Return to Pronghorn
Earth has revolved around the Sun once again in 2016, and so have gone the days of WWF with our efforts to conserve Wyoming’s wildlife and our hunting and fishing heritage. As I reflect on the past year, I am happy to report on several proud successes, including our continued pressure and advocacy efforts for ongoing campaigns, as well as the launch of some new projects.
• Garnering local government support from the Sweetwater County Commission, City of Green River, and the City of Rock Springs for the Greater Little Mountain Coalition’s management proposal for the 522,000 acres in southwest Wyoming.
• A Washington, D.C. visit or “fly-in” concerning 3.6 million acres of public land currently undergoing management revisions through the Rock Springs Resource Management Plan. These D.C. meetings involved our the Wyoming delegation (Sen. Barrasso, Sen. Enzi, and Rep. Lummis), U.S. Department of Interior, Bureau of Land Management (BLM), U.S. Forest Service, and the Council on Environmental Quality.
• A final decision by the U.S. Forest Service not to lease nor develop oil and gas within nearly 40,000 acres of the Wyoming Range in the Bridger-Teton National Forest.
• Migrations: Maintained pressure with the BLM and the Game and Fish Department for the designation of migration corridors and specific management needs for the Red Desert to Hoback mule deer migration;
• Highlighted our six priority habitats in southwest Wyoming – the Jack Morrow Hills, Big Sandy, Adobe Town, Greater Little Mountain Area, Red Desert to Hoback mule deer corridor, and lands west of Flaming Gorge, Devil’s Playground and Twin Buttes, through social media posts, a full color postcard, and website updates;
o Increased diverse group of advocates for these areas through conversations with Arapahoe and Shoshone tribal members, union members with Southwest Labor Council and the United Steelworkers, and grew our hunter and angler base of support;
• Continued on Wyoming’s Sage Grouse Implementation Team (SGIT) working to implement updated management plans;
o Brainstormed ideas on how to address winter concentration areas and working with scientists to gather data on relative studies.

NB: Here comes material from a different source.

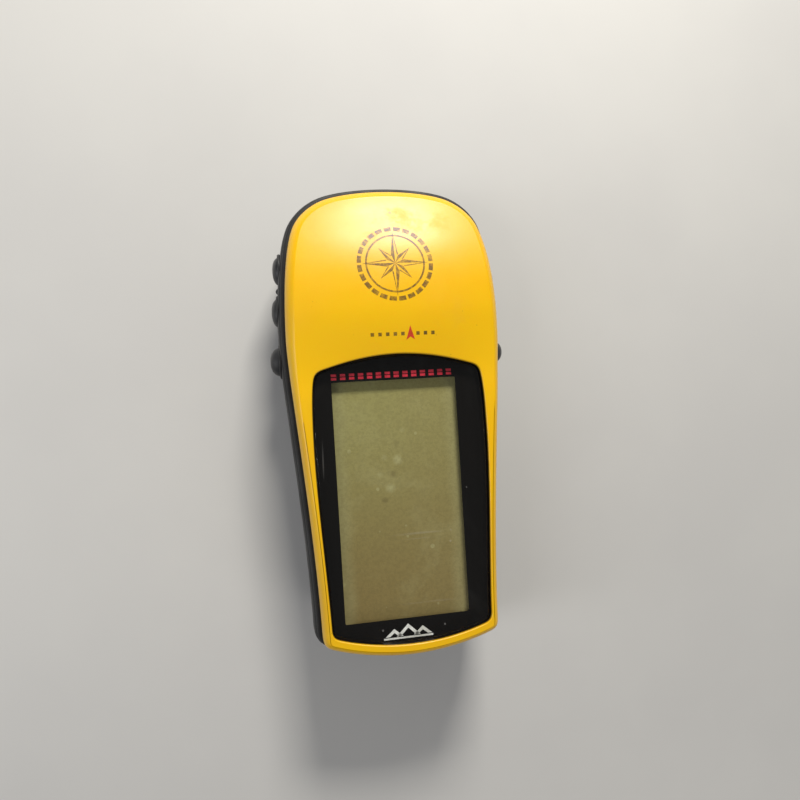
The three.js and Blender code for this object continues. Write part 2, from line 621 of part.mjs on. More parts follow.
// -- Cells and contacts
function cell(x, nubAtTop) {
  const { radius, length } = CELL;
  const profile = [
    [0, 0], [radius - 0.5, 0], [radius, 0.5], [radius, length - 1.6], [radius - 0.5, length - 1.1],
    [2.7, length - 1.1], [2.7, length], [0, length],
  ].map(([r, h]) => new THREE.Vector2(r, h));
  const g = new THREE.LatheGeometry(profile, 24);
  if (!nubAtTop) g.rotateZ(Math.PI).translate(0, length, 0);
  return g.translate(x, CELL.bottom, CELL.z);
}
add("battery_left", solid(cell(-CELL.x, true)), "cell");
add("battery_right", solid(cell(CELL.x, false)), "cell");
[["left", -CELL.x], ["right", CELL.x]].forEach(([name, x]) => {
  add(`contact_plate_${name}`, box([x - 4.5, 6.8, 6.6], [x + 4.5, 7.15, 14.6]), "steel");
  const turns = 3;
  const steps = 30;
  const points = [];
  for (let k = 0; k <= steps; k++) {
    const t = k / steps;
    const a = t * turns * 2 * Math.PI;
    const r = 3.6 - 1.2 * t;
    points.push(new THREE.Vector3(
      x + r * Math.cos(a), -47.35 + 2.9 * t, CELL.z + r * Math.sin(a)));
  }
  const section = new THREE.Shape();
  section.absarc(0, 0, 0.35, 0, 2 * Math.PI);
  add(`contact_spring_${name}`, solid(new THREE.ExtrudeGeometry(section, {
    steps: 36, extrudePath: new THREE.CatmullRomCurve3(points), curveSegments: 2,
  })), "steel");
});
add("contact_bridge", box([-12, -48.2, 6.6], [12, -47.9, 14.6]), "steel");

// -- Data connector in the well at the back
add("data_connector", join(
  rod(PORT.well + 0.9, PORT.bodyZ, 14.2, portAt, "z", 24),
  slab(5.2, PORT.y - 5.2, PORT.y + 5.2, 14.1, BOARD_Z - 0.1),
), "blackPlastic");
[[-1.5, -1.5], [1.5, -1.5], [-1.5, 1.5], [1.5, 1.5]].forEach(([dx, dy], i) => {
  add(`data_pin_${i + 1}`, rod(0.5, 10.3, PORT.bodyZ - 0.02, [dx, PORT.y + dy], "z", 10), "brass");
});

// -- Port cap: a rubber flap with a plug, and the anchor that its strap is moulded to
const capPlate = stack([
  atZ(capRim(0), (x, y) => backRise(y)),
  atZ(capRim(0), (x, y) => backRise(y) + CAP.thick),
]);
add("port_cap", join(
  solid(capPlate),
  rod(CAP.boss, 2.2, backRise(PORT.y) + CAP.thick + CAP.bossTall, portAt, "z", 20),
), "rubber");
add("port_cap_anchor", capAnchor(0), "rubber");

export default unit;
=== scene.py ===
"""Looks of a handheld navigator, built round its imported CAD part.

Lengths here are millimetres in the part's frame, unless a name says otherwise: X runs to the
right of the display, Y to the top end and Z out of the display, and the back lies on Z = 0.
"""

import json
import math

import bpy
import numpy as np
from mathutils import Matrix, Vector


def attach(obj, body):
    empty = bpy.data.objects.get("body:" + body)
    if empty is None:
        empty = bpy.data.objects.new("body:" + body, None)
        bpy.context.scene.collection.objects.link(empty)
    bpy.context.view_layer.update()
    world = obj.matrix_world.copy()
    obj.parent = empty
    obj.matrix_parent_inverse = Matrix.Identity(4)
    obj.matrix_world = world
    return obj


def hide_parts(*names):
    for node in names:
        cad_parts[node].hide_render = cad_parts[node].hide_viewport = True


MM = 0.001
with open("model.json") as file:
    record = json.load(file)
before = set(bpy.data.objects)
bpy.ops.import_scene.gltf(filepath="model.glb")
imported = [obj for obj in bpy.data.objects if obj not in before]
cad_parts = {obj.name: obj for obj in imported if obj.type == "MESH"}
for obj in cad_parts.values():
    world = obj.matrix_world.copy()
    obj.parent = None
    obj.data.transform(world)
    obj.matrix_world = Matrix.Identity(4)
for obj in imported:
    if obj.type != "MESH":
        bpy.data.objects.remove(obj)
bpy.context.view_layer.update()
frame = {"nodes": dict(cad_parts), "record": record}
scene = bpy.context.scene
NODES = frame["nodes"]

# ---- Camera ------------------------------------
CAMERA_PLACE = (-23.37, 3.22, 167.84)
CAMERA_AIM = (0.39, 4.49, 25.0)
CAMERA_ROLL_DEG = 3.50
CAMERA_LENS = 27.9  # on a 36 mm sensor


def set_camera():
    data = bpy.data.cameras.new("camera")
    data.lens = CAMERA_LENS
    data.clip_start = 0.005
    data.clip_end = 10
    camera = bpy.data.objects.new("camera", data)
    place, aim = Vector(CAMERA_PLACE), Vector(CAMERA_AIM)
    back = (place - aim).normalized()
    up = (Vector((0, 1, 0)) - back * back.y).normalized()
    right = up.cross(back)
    roll = math.radians(CAMERA_ROLL_DEG)
    tilted = up * math.cos(roll) + right * math.sin(roll)
    axes = Matrix((tilted.cross(back), tilted, back)).transposed()
    camera.matrix_world = Matrix.Translation(place * MM) @ axes.to_4x4()
    scene.collection.objects.link(camera)
    scene.camera = camera


set_camera()

# ---- Dimensions, as in the CAD part ------------
SHELL_TOP_Y = 54.4
SHELL_HALF_WIDTH = 25.0
BACK_EDGE_Z, BAND_BOTTOM_Z = 7.4, 8.5
PARTING_Z, SKIRT_Z, SEAM_Z = 17.0, 17.4, 21.2
LEDGE_BOTTOM_Z, LEDGE_Z, RIM_Z = 23.9, 25.1, 27.9
MASK_Z, LENS_Z, LENS_TOP_Z, LCD_TOP_Z = 25.15, 25.5, 27.0, 23.7
REBATE, SKIRT_INNER, HOUSING_INNER, BAND_INNER, BAND_BULGE = -1.3, -2.9, -3.1, -1.0, 1.9
RUN = 0.3  # play between parts
WINDOW = dict(x=-0.8, y=-18.4, width=29.2, height=55.4)
CELL = dict(x=7.9, z=10.75, radius=7.25, length=50.5, bottom=-43.9)
BAY = dict(x=15.4, bottom=-48.4, top=7.3, wall=1.1, mouth_bottom=-46.0, ceiling=18.3, roof=19.3)
DOOR = dict(x=17.2, bottom=-48.0, top=10.8, corner=5.0)
DOOR_EDGE_Z, DOOR_PLUG_Z, DOOR_LEDGE_Z, LEDGE_TOP_Z = 2.2, 3.15, 2.8, 4.2
LATCH = dict(y=-34.0, dish=9.4, dish_z=2.35, pivot_z=1.25, shaft=1.3, head=3.0)
PORT = dict(y=30.0, well=4.9, wall=1.2, well_top=12.3)
CAP = dict(x=8.4, bottom=20.6, top=41.0, corner=4.0)
CAP_THICK, CAP_BOSS, CAP_BOSS_TALL = 1.8, 3.9, 2.2
DOOR_TABS = ((-12.5, -7.5), (7.5, 12.5))
KEYS = dict(
    up=(-1, 37.5, 1.5), down=(-1, 27.4, 1.4), enter=(-1, 15.5, 2.3),
    page=(1, 34.0, 1.5), power=(1, 15.5, 2.3),
)
KEY_Z, KEY_Y, KEY_HALF_Z, KEY_GAP, KEY_INNER, KEY_POCKET = 14.5, 2.9, 3.5, 0.4, -1.0, -2.2
KEY_STEM = 1.3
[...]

In 2016, WWF made progress with its partners on allotment buyouts in areas of wildlife conflict. Partners included the National Wildlife Federation, Wyoming Wild Sheep Foundation, Bridger-Teton National Forest, livestock permittees, funders and a plethora of stakeholders. WWF Field Scientist Steve Kilpatrick serves as our program lead on the Allotment program, as administered by WWF.
This past fall two allotment complexes were addressed, one in the Wyoming Range and one in the Upper Green River drainage. The Wyoming Range project, called the Roberts allotments, consisted of a seven-allotment complex grazed by domestic sheep and considered important habitat for mule deer, elk, moose, big horn sheep and many other species. This allotment retirement effort will address ecological concerns over disease transmission between domestic and wild sheep, and the degraded condition of tall forb vegetation communities on this 67,000 acre allotment complex.